What the task requires ->
Repeat the entire listing exactly.

Records for the task ->
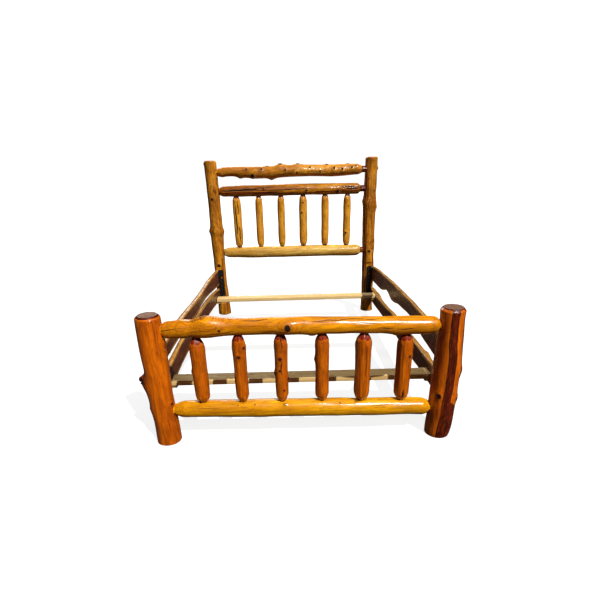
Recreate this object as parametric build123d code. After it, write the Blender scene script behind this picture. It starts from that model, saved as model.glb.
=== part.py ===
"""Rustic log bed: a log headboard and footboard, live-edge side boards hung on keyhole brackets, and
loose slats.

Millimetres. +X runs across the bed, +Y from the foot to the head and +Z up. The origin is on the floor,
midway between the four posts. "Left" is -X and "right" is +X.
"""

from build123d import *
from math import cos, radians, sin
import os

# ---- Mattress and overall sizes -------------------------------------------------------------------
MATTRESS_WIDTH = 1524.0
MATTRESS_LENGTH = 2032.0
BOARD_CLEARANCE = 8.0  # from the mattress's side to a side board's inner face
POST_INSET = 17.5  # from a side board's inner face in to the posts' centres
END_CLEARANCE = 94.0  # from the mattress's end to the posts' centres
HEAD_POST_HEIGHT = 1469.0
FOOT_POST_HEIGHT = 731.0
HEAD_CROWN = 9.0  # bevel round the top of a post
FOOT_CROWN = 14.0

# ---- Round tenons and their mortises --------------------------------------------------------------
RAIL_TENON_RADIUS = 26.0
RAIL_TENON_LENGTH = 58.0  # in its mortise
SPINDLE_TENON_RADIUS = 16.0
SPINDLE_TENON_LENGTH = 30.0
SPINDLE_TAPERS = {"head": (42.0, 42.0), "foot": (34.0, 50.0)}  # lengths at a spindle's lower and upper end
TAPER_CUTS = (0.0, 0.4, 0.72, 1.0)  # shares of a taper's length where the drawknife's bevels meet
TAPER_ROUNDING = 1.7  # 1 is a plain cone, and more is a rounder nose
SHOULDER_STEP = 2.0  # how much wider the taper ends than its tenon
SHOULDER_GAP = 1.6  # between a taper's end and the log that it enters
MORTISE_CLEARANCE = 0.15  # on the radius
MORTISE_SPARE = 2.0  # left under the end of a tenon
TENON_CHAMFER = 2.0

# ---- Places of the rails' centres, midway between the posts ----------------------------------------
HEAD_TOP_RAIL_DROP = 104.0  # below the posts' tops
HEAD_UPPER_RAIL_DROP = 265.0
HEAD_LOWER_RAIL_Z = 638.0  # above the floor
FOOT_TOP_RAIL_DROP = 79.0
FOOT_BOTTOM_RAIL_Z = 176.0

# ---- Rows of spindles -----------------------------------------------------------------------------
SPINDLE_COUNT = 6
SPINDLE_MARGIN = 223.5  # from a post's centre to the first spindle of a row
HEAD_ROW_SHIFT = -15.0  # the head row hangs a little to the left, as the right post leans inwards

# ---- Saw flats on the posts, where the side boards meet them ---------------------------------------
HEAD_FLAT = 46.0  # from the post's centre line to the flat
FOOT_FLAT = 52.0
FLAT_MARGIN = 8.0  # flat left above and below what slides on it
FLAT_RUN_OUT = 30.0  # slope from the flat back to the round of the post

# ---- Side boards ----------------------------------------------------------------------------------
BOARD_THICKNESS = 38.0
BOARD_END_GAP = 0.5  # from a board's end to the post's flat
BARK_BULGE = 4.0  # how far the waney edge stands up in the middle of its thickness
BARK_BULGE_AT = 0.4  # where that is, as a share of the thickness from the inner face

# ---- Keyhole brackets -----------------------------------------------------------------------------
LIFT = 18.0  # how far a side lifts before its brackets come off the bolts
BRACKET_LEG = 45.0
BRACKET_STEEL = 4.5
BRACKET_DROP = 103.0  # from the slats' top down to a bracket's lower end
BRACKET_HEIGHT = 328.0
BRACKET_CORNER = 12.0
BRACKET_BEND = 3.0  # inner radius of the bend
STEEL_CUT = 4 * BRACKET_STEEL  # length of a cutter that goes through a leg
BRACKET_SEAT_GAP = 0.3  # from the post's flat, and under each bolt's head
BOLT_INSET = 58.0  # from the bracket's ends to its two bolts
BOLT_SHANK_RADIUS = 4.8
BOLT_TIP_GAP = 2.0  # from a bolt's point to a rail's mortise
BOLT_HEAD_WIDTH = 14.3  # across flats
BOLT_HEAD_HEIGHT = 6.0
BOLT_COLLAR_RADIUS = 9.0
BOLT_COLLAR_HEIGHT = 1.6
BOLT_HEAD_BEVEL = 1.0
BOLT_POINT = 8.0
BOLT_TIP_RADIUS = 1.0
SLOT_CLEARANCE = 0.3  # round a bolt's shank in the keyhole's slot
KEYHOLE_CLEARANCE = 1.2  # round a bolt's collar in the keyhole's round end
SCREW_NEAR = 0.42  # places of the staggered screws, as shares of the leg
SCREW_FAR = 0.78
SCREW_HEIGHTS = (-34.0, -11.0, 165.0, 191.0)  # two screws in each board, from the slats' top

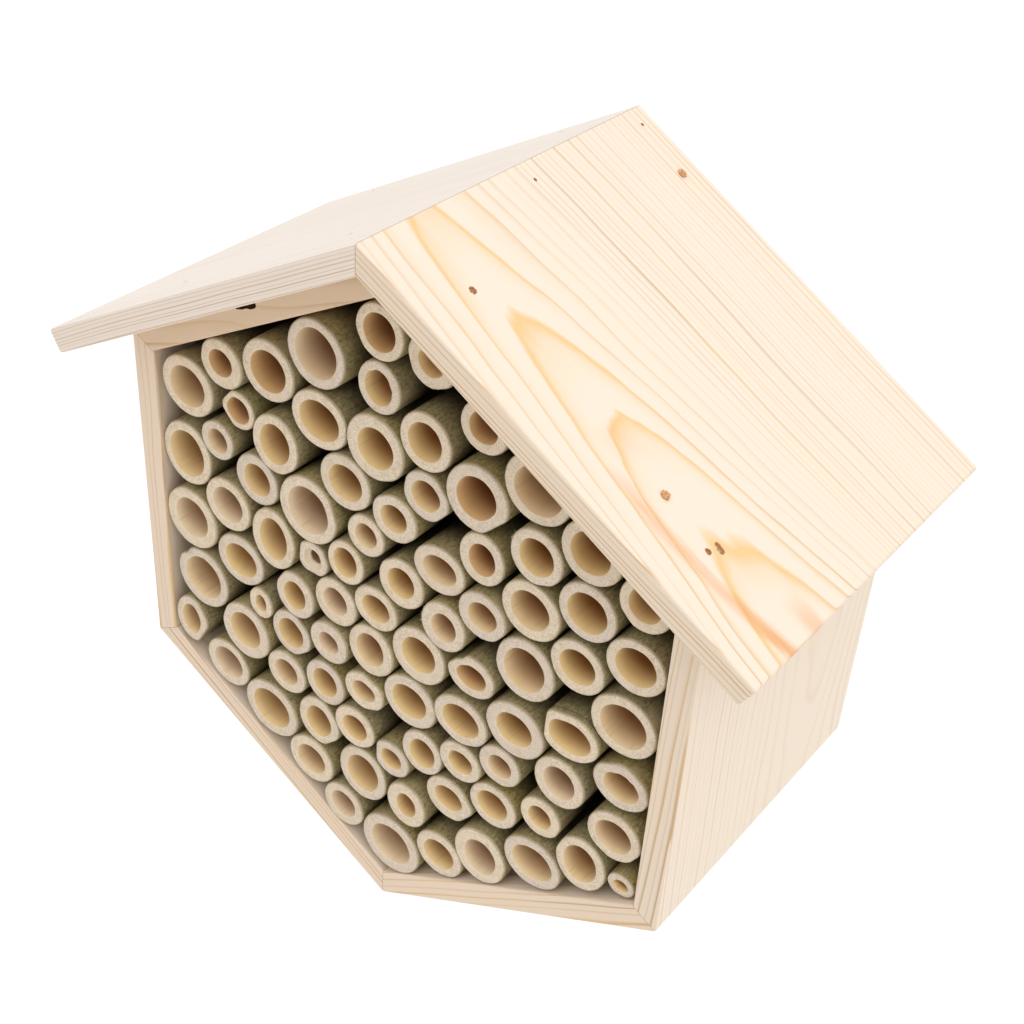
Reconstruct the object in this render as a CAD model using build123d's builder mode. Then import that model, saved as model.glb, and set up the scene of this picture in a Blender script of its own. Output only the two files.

Response to the exercise ->
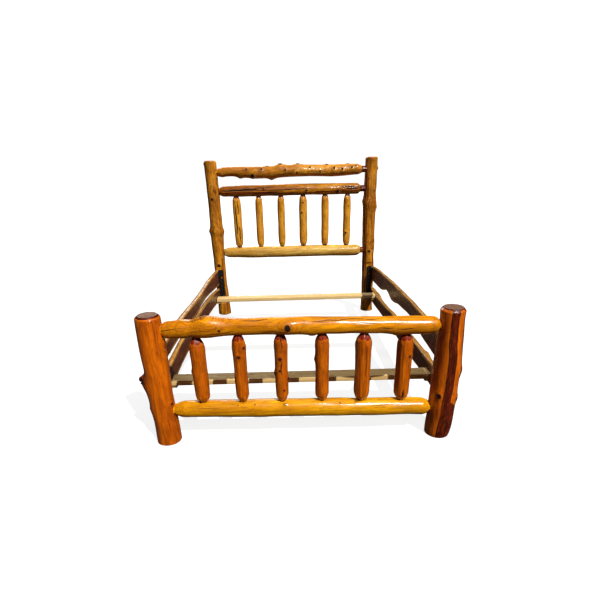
Recreate this object as parametric build123d code. After it, write the Blender scene script behind this picture. It starts from that model, saved as model.glb.
=== part.py ===
"""Rustic log bed: a log headboard and footboard, live-edge side boards hung on keyhole brackets, and
loose slats.

Millimetres. +X runs across the bed, +Y from the foot to the head and +Z up. The origin is on the floor,
midway between the four posts. "Left" is -X and "right" is +X.
"""

from build123d import *
from math import cos, radians, sin
import os

# ---- Mattress and overall sizes -------------------------------------------------------------------
MATTRESS_WIDTH = 1524.0
MATTRESS_LENGTH = 2032.0
BOARD_CLEARANCE = 8.0  # from the mattress's side to a side board's inner face
POST_INSET = 17.5  # from a side board's inner face in to the posts' centres
END_CLEARANCE = 94.0  # from the mattress's end to the posts' centres
HEAD_POST_HEIGHT = 1469.0
FOOT_POST_HEIGHT = 731.0
HEAD_CROWN = 9.0  # bevel round the top of a post
FOOT_CROWN = 14.0

# ---- Round tenons and their mortises --------------------------------------------------------------
RAIL_TENON_RADIUS = 26.0
RAIL_TENON_LENGTH = 58.0  # in its mortise
SPINDLE_TENON_RADIUS = 16.0
SPINDLE_TENON_LENGTH = 30.0
SPINDLE_TAPERS = {"head": (42.0, 42.0), "foot": (34.0, 50.0)}  # lengths at a spindle's lower and upper end
TAPER_CUTS = (0.0, 0.4, 0.72, 1.0)  # shares of a taper's length where the drawknife's bevels meet
TAPER_ROUNDING = 1.7  # 1 is a plain cone, and more is a rounder nose
SHOULDER_STEP = 2.0  # how much wider the taper ends than its tenon
SHOULDER_GAP = 1.6  # between a taper's end and the log that it enters
MORTISE_CLEARANCE = 0.15  # on the radius
MORTISE_SPARE = 2.0  # left under the end of a tenon
TENON_CHAMFER = 2.0

# ---- Places of the rails' centres, midway between the posts ----------------------------------------
HEAD_TOP_RAIL_DROP = 104.0  # below the posts' tops
HEAD_UPPER_RAIL_DROP = 265.0
HEAD_LOWER_RAIL_Z = 638.0  # above the floor
FOOT_TOP_RAIL_DROP = 79.0
FOOT_BOTTOM_RAIL_Z = 176.0

# ---- Rows of spindles -----------------------------------------------------------------------------
SPINDLE_COUNT = 6
SPINDLE_MARGIN = 223.5  # from a post's centre to the first spindle of a row
HEAD_ROW_SHIFT = -15.0  # the head row hangs a little to the left, as the right post leans inwards

# ---- Saw flats on the posts, where the side boards meet them ---------------------------------------
HEAD_FLAT = 46.0  # from the post's centre line to the flat
FOOT_FLAT = 52.0
FLAT_MARGIN = 8.0  # flat left above and below what slides on it
FLAT_RUN_OUT = 30.0  # slope from the flat back to the round of the post

# ---- Side boards ----------------------------------------------------------------------------------
BOARD_THICKNESS = 38.0
BOARD_END_GAP = 0.5  # from a board's end to the post's flat
BARK_BULGE = 4.0  # how far the waney edge stands up in the middle of its thickness
BARK_BULGE_AT = 0.4  # where that is, as a share of the thickness from the inner face

# ---- Keyhole brackets -----------------------------------------------------------------------------
LIFT = 18.0  # how far a side lifts before its brackets come off the bolts
BRACKET_LEG = 45.0
BRACKET_STEEL = 4.5
BRACKET_DROP = 103.0  # from the slats' top down to a bracket's lower end
BRACKET_HEIGHT = 328.0
BRACKET_CORNER = 12.0
BRACKET_BEND = 3.0  # inner radius of the bend
STEEL_CUT = 4 * BRACKET_STEEL  # length of a cutter that goes through a leg
BRACKET_SEAT_GAP = 0.3  # from the post's flat, and under each bolt's head
BOLT_INSET = 58.0  # from the bracket's ends to its two bolts
BOLT_SHANK_RADIUS = 4.8
BOLT_TIP_GAP = 2.0  # from a bolt's point to a rail's mortise
BOLT_HEAD_WIDTH = 14.3  # across flats
BOLT_HEAD_HEIGHT = 6.0
BOLT_COLLAR_RADIUS = 9.0
BOLT_COLLAR_HEIGHT = 1.6
BOLT_HEAD_BEVEL = 1.0
BOLT_POINT = 8.0
BOLT_TIP_RADIUS = 1.0
SLOT_CLEARANCE = 0.3  # round a bolt's shank in the keyhole's slot
KEYHOLE_CLEARANCE = 1.2  # round a bolt's collar in the keyhole's round end
SCREW_NEAR = 0.42  # places of the staggered screws, as shares of the leg
SCREW_FAR = 0.78
SCREW_HEIGHTS = (-34.0, -11.0, 165.0, 191.0)  # two screws in each board, from the slats' top

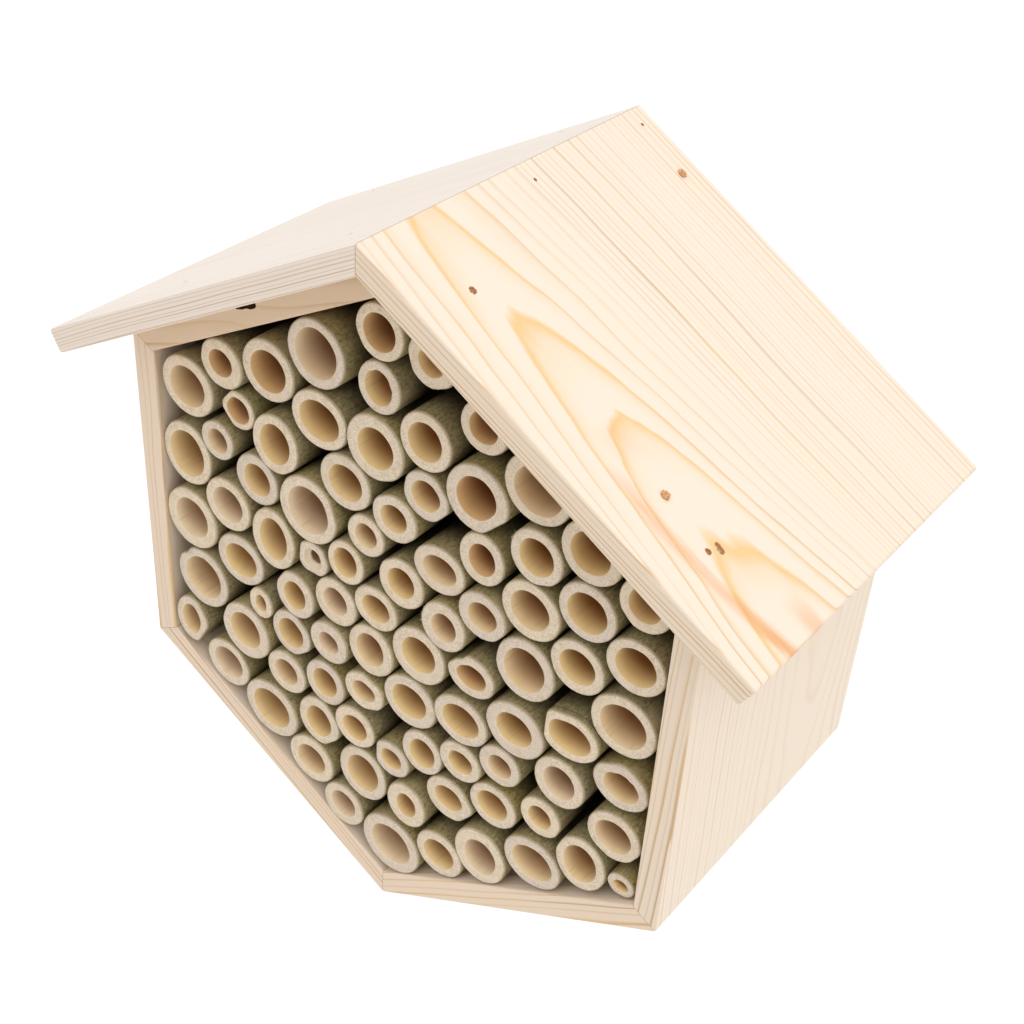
Reconstruct the object in this render as a CAD model using build123d's builder mode. Then import that model, saved as model.glb, and set up the scene of this picture in a Blender script of its own. Output only the two files.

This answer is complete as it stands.